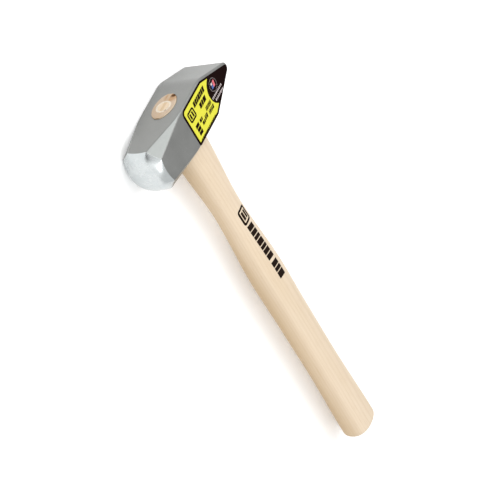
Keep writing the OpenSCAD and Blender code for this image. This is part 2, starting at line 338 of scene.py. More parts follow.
def handle_look():
    """Lacquered hickory: painted shade along the side turned to the floor, dark end grain, a darker brown
    patch at the peen end of the eye, and painted shade in a chip there.
    """
    look = Look("lacquered_hickory", Coat_Weight=0.12, Coat_Roughness=0.32, Specular_IOR_Level=0.35)
    colour, fibres, pores = wood_colours(
        look, srgb(215, 198, 176), srgb(210, 191, 165), srgb(194, 171, 139))
    centred = look.stretched((1, 1, 1), (0, 0, -CHEEK * MM))
    # Painted shade: darker wood on the side turned to the floor, where the handle lies in shade
    aside = look.node("ShaderNodeVectorMath", {0: centred, 1: SHADED_SIDE}, operation="DOT_PRODUCT")
    waver = look.maths("MULTIPLY", look.noise((90, 9, 90), 3, 0.5), 0.006)
    painted_shade = look.levels(look.maths("ADD", aside.outputs["Value"], waver), 0.005, 0.017)
    colour = look.blend(look.maths("MULTIPLY", painted_shade, 0.7), colour, srgb(160, 132, 90))
    facing = look.node("ShaderNodeNewGeometry", {}).outputs["Normal"]
    along = look.node("ShaderNodeSeparateXYZ", {0: facing}).outputs["Y"]
    end_grain = look.levels(along, 0.8, 0.95)
    sawn = look.blend(look.inside_ring(), srgb(168, 144, 121), srgb(208, 186, 156))
    colour = look.blend(look.maths("MULTIPLY", end_grain, 0.7), colour, sawn)
    # A darker, browner patch over the wood at the peen end of the eye
    peen_end_patch = look.levels(look.near((10.4, EYE_TOP, 2.6), (8.2, 3.2, 8.6)), 0.12, 0.5)
    colour = look.blend(look.maths("MULTIPLY", peen_end_patch, 0.85), colour, srgb(168, 126, 78))
    # Painted shade: the wood inside the chip is darkened as if in shadow
    chip = look.levels(look.near((CHIP_X, EYE_TOP, CHIP_Z), (3.2, 3.4, 4.0)), 0.2, 0.5)
    colour = look.blend(look.maths("MULTIPLY", chip, 0.8), colour, srgb(92, 62, 36))
    roughness = look.levels(fibres, 0.3, 0.7, 0.4, 0.52)
    normal = look.bump(fibres, 0.00003, 0.3)
    normal = look.bump(pores, -0.00004, 0.35, normal)
    return look.finish(colour, roughness, normal)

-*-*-

* Your objective: Take the material above and return all of it exactly.

* Worked answer:
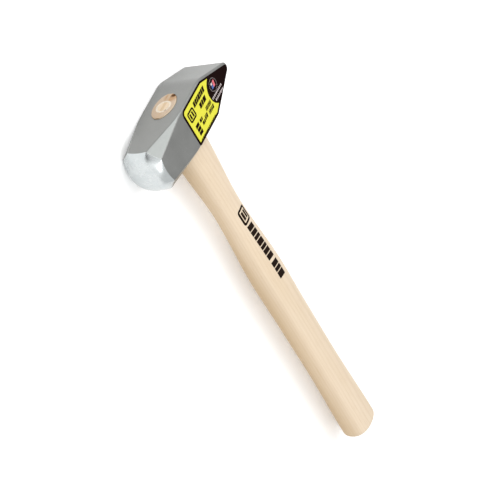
Keep writing the OpenSCAD and Blender code for this image. This is part 2, starting at line 338 of scene.py. More parts follow.
def handle_look():
    """Lacquered hickory: painted shade along the side turned to the floor, dark end grain, a darker brown
    patch at the peen end of the eye, and painted shade in a chip there.
    """
    look = Look("lacquered_hickory", Coat_Weight=0.12, Coat_Roughness=0.32, Specular_IOR_Level=0.35)
    colour, fibres, pores = wood_colours(
        look, srgb(215, 198, 176), srgb(210, 191, 165), srgb(194, 171, 139))
    centred = look.stretched((1, 1, 1), (0, 0, -CHEEK * MM))
    # Painted shade: darker wood on the side turned to the floor, where the handle lies in shade
    aside = look.node("ShaderNodeVectorMath", {0: centred, 1: SHADED_SIDE}, operation="DOT_PRODUCT")
    waver = look.maths("MULTIPLY", look.noise((90, 9, 90), 3, 0.5), 0.006)
    painted_shade = look.levels(look.maths("ADD", aside.outputs["Value"], waver), 0.005, 0.017)
    colour = look.blend(look.maths("MULTIPLY", painted_shade, 0.7), colour, srgb(160, 132, 90))
    facing = look.node("ShaderNodeNewGeometry", {}).outputs["Normal"]
    along = look.node("ShaderNodeSeparateXYZ", {0: facing}).outputs["Y"]
    end_grain = look.levels(along, 0.8, 0.95)
    sawn = look.blend(look.inside_ring(), srgb(168, 144, 121), srgb(208, 186, 156))
    colour = look.blend(look.maths("MULTIPLY", end_grain, 0.7), colour, sawn)
    # A darker, browner patch over the wood at the peen end of the eye
    peen_end_patch = look.levels(look.near((10.4, EYE_TOP, 2.6), (8.2, 3.2, 8.6)), 0.12, 0.5)
    colour = look.blend(look.maths("MULTIPLY", peen_end_patch, 0.85), colour, srgb(168, 126, 78))
    # Painted shade: the wood inside the chip is darkened as if in shadow
    chip = look.levels(look.near((CHIP_X, EYE_TOP, CHIP_Z), (3.2, 3.4, 4.0)), 0.2, 0.5)
    colour = look.blend(look.maths("MULTIPLY", chip, 0.8), colour, srgb(92, 62, 36))
    roughness = look.levels(fibres, 0.3, 0.7, 0.4, 0.52)
    normal = look.bump(fibres, 0.00003, 0.3)
    normal = look.bump(pores, -0.00004, 0.35, normal)
    return look.finish(colour, roughness, normal)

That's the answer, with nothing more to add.